Isaiah 26:3 gives us a glimpse of what this looks like: “You keep him in perfect peace whose mind is stayed on you, because he trusts in you.” (ESV) The verbs are in the present tense.

As I write this, I am in my daughter’s house in Alabama with my precious 9 month old granddaughter. We live far away from her, so every moment we have together is precious. In the past, I have robbed myself of the gift of the present by living in countdown mode—”I only have this many days left, this many hours left”— I am through with that!!!! It robs me of the joy of this moment. So yesterday when she took a nap and held my hand for 30 minutes, I did not think about what I had to do next. I relished the moment. When I fed her and rocked her to sleep, I did not think about what I had to do next. The moment I was in was precious, so I chose to step out of time and allowed that moment to be all I focused on.

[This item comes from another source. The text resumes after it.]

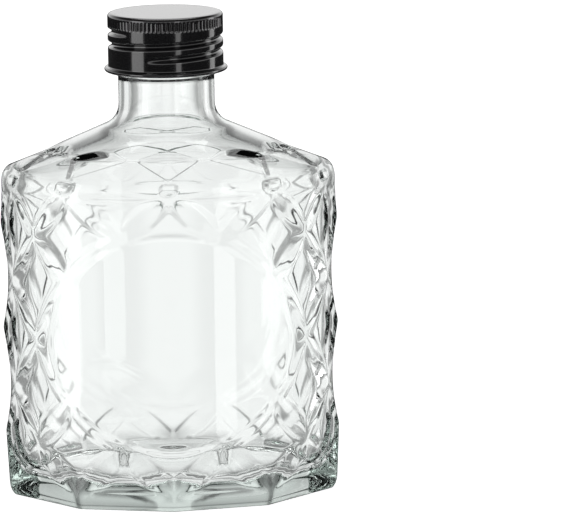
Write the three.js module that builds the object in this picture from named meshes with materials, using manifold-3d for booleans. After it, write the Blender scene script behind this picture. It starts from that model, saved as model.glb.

After listening to John’s sermon and being in a place to observe the actions, the total dependence  of this little one, I am keenly aware that she has no thought of ticking seconds. When she senses a need, she communicates that she has a need. When she plays, she constantly looks back to make sure that she is being watched– that she hasn’t been left alone, and (my favorite) she frequently crawls to me (or her mommy or daddy), climbs over our legs, connects with us by touch and then heads off again. She imitates our actions, our sounds as she learns to become like us, she responds to us as we respond to her, and in the really precious moments, this busy busy little girl rests in our arms and lets us hold her close.

My desire is to remember this–to live like this in my relationship with Christ–connecting with him, taking my needs to Him, trusting Him to be present, not worried about yesterday or tomorrow, but knowing that He is more than sufficient in the now. I want to live in the “I Am” of Him-trusting Him for today’s bread, knowing that His presence In The Now is more than sufficient for all the moments of life.